In an effort to distract from Paul's least favorite subject, which he can't avoid in Nevada, his team seems to have attempted to manufacture a series of moments.
Near the electronic poker machines that line the restaurant's waiting area, Chuck Farley, an ardent Paul supporter, is beaming at all the excitement. Farley has a light brown beard, black-rimmed glasses, and a bright-yellow T-shirt that reads, "ILOVERANDPAUL.COM." Reporters crowd around him like he's a circus attraction.
"Go over there for a picture," Sergio Gor, Paul's communications director, tells me. I say no. I don't really need to talk to him, he bargains. "Just make it look like you're interviewing him."
Dannion Brinkley, a middle-aged man sitting at the diner counter, presents Paul with a plastic-wrapped navy-blue blazer. Brinkley—an author who purports to have nearly died several times and as a result, has psychic abilities—identifies himself as a hemp-evangelist and informs Paul that the navy blue jacket is, in fact, made of 100 percent hemp.
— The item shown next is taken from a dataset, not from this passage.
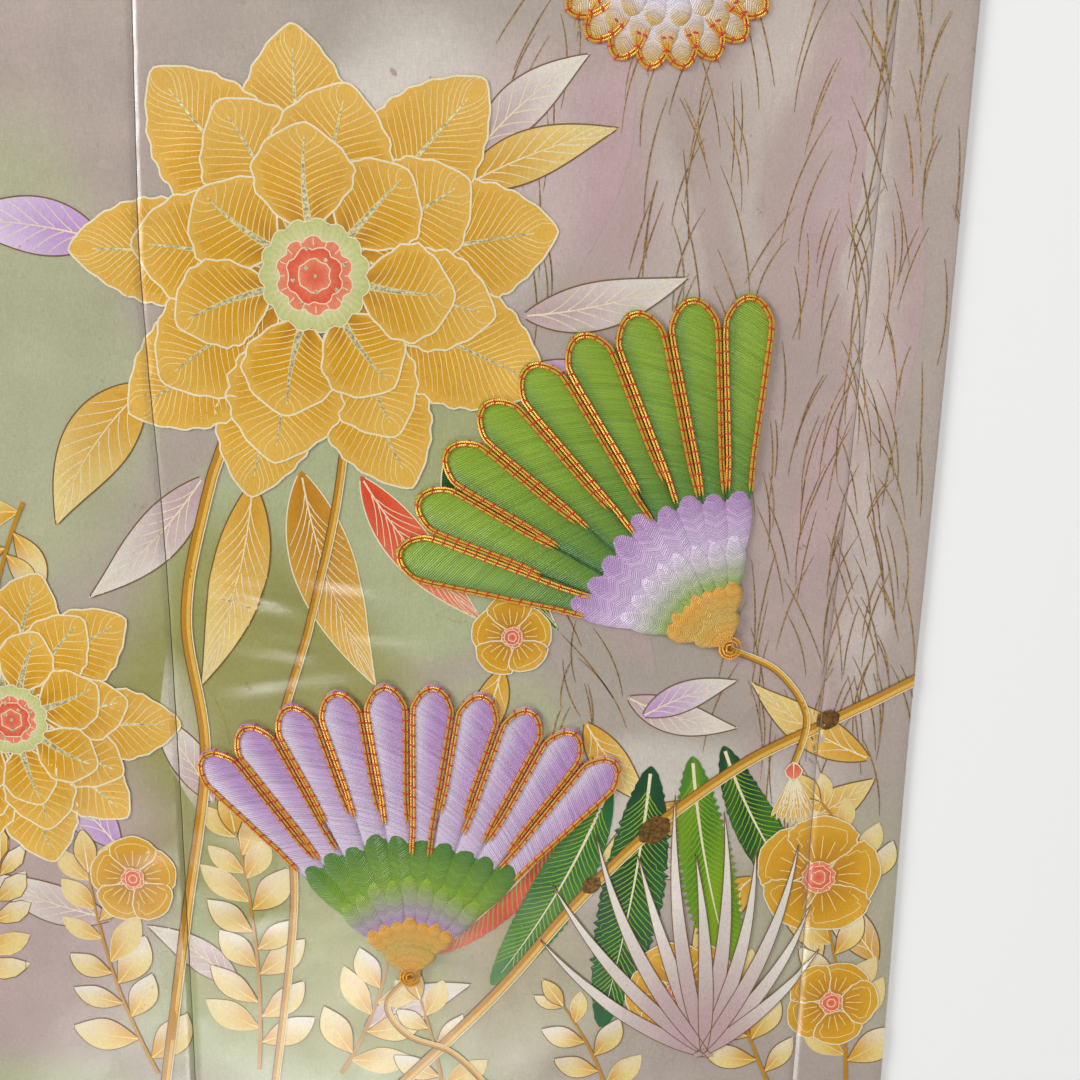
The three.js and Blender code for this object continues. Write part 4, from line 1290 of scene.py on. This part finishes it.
def gold_thread_look():
    """Thread wrapped in gold paper: a slanting wrap with painted shade in its grooves and painted highlight
    on its turns, and a metal gleam.
    """
    look = Look("gold_thread", 0.34, Metallic=0.45, Specular_IOR_Level=0.8)
    thread = look.attribute("thread", "Vector")
    wrap = look.add("ShaderNodeTexWave", {"Vector": thread, "Scale": 0.5, "Distortion": 0.6}).outputs["Fac"]
    # Painted shade and highlight: the colour is darker in the wrap's grooves and brighter on its raised
    # turns, as its bump runs.
    shade = look.shade(look.attribute("paint", "Color"), look.levels(wrap, 0.0, 1.0, 0.72, 1.3))
    return look.done(shade, look.bump(wrap, 0.00015, 0.8))


def tie_look():
    look = Look("tie_thread", 0.5, Sheen_Weight=0.2)
    return look.done(look.attribute("paint", "Color"), look.bump(look.noise(2600, detail=1), 0.00008, 0.6))


FLOSS = floss_look()
METAL = metal_look()
GOLD = gold_thread_look()
TIES = tie_look()
PAINTED = silk_look("painted_silk")


# The collar round the neck, from its left front to the centre back: y, x, lift off the cloth and turn
NECK = [
    (-120, 79.7, 0, 0), (-104, 80.4, 8, 1), (-88, 80.9, 20, 3), (-72, 81.3, 35, 6), (-57, 81.6, 52, 12),
    (-44, 81.6, 68, 22), (-33, 80.8, 80, 36), (-27, 76.6, 83, 52), (-24.5, 68.0, 77, 66),
    (-25, 55.0, 67, 78), (-27.4, 30.0, 53, 87), (-28.6, 0.0, 47, 90),
]
NECK_STEPS = 4


def collar_half(end):
    """Stations of the collar's left half: x, y, lift, turn."""
    y = np.arange(end, NECK[0][0] - 4, 8.0)
    flat = np.stack([collar_seam(y) - HALF_GAP, y, 0 * y, 0 * y], -1)
    rows = np.array(NECK, float)[:, [1, 0, 2, 3]]
    at = np.linspace(0, len(rows) - 1, NECK_STEPS * (len(rows) - 1) + 1)
    marks = np.arange(len(rows))
    return np.concatenate([flat, np.stack([catmull(marks, rows[:, k], at) for k in range(4)], -1)])


UPRIGHT = (0, 30)          # lifts in degrees between which a collar leaves the cloth


def band(name, end, section):
    """A strip of one section swept round the neck."""
    half = collar_half(end)
    right = half[-2::-1] * (-1, 1, 1, 1)
    rows = np.concatenate([half, right])
    sign = np.where(np.arange(len(rows)) < len(half), 1.0, -1.0)
    x, y = rows[:, 0], rows[:, 1]
    lift, turn = np.radians(np.clip(rows[:, 2], 0, 90)), np.radians(rows[:, 3])
    ahead = np.zeros((len(rows), 3))
    ahead[:, :2] = np.gradient(rows[:, :2], axis=0)
    ahead /= np.linalg.norm(ahead, axis=1, keepdims=True)
    lying = np.stack([-ahead[:, 1], ahead[:, 0]], -1)
    rising = np.stack([-sign * np.cos(turn), np.sin(turn)], -1)
    plan = mix(lying, rising, smooth(0, 8, rows[:, 2])[:, None])
    plan /= np.linalg.norm(plan, axis=1, keepdims=True)
    width = np.column_stack([plan * np.cos(lift)[:, None], np.sin(lift)])
    out = np.cross(ahead, width)
    out /= np.linalg.norm(out, axis=1, keepdims=True)
    aside = np.maximum(0, sign * out[:, 0]) * OVER_THICK * (np.abs(y) > 30)
    base = np.stack([x - sign * aside, y, PITCH + OVER_THICK * np.maximum(0, -out[:, 2])], -1)
    section = np.array(section, float)
    points = (base[:, None] + width[:, None] * section[None, :, :1] + out[:, None] * section[None, :, 1:])
    level = np.where(sign[:, None] > 0, left_front(points[..., 0], points[..., 1]),
                     right_front(-points[..., 0], points[..., 1]))
    points[..., 2] += (level - PITCH) * (1 - smooth(*UPRIGHT, rows[:, 2]))[:, None]
    count, around = points.shape[:2]
    ids = np.arange(count * around).reshape(count, around)
    ring = np.concatenate([ids, ids[:, :1]], 1)
    quads = np.stack([ring[:-1, :-1], ring[:-1, 1:], ring[1:, 1:], ring[1:, :-1]], -1).reshape(-1, 4)
    centred = points.reshape(-1, 3) - points.reshape(-1, 3).mean(0)
    caps = [ids[0, ::-1].tolist(), ids[-1].tolist()]
    if volume(centred, quads) < 0:
        quads = quads[:, ::-1]
        caps = [cap[::-1] for cap in caps]
    colours = mix(ground(points[..., 0], points[..., 1]), INK["white"], 0.25)
    piece = new_object("cloth_" + name, points, quads.tolist() + caps, COLLAR_SILK, colours)
    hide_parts(name)


def collar_cloth():
    """The collar, its strip folded lengthwise with both edges at the seam."""
    t, edge = COLLAR_THICK, COLLAR_WIDTH - FOLD_OUT
    steps = np.linspace(0, edge, 9)
    section = [(u, 0) for u in steps] + [(COLLAR_WIDTH - 0.3, 0.4), (COLLAR_WIDTH, t / 2)]
    section += [(COLLAR_WIDTH - 0.3, t - 0.4)] + [(u, t) for u in steps[::-1]]
    section += [(u, t - WALL) for u in steps] + [(u, WALL) for u in steps[::-1]]
    band("collar", COLLAR_END, section)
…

Paul removes his own jacket, which is too big and slightly out of date, and tries on Brinkley's creation, which he designed but did not produce. It fits perfectly. Almost too perfectly. Paul's staffers look on in amazement. Stafford laughs when I suggest it's strange that Brinkley could have just known what size to make the jacket.
Brinkley explains to me that it fits so well because he was in contact with three different members of Paul's staff, who measured the senator's blazers for him. Paul's present staff members claim they knew nothing of it, suggesting it could have been staffers in his state office, or one of the staffers who "deals with the hemp people."
"It fits him so well!" Brinkley exclaims, his face taking on an almost cherubic quality. "He's a little guy," he says, pushing his hands close together in front of his face to demonstrate.
Paul continues to walk through the restaurant, modeling the blazer. He smiles, “I’m not breaking any laws, am I?”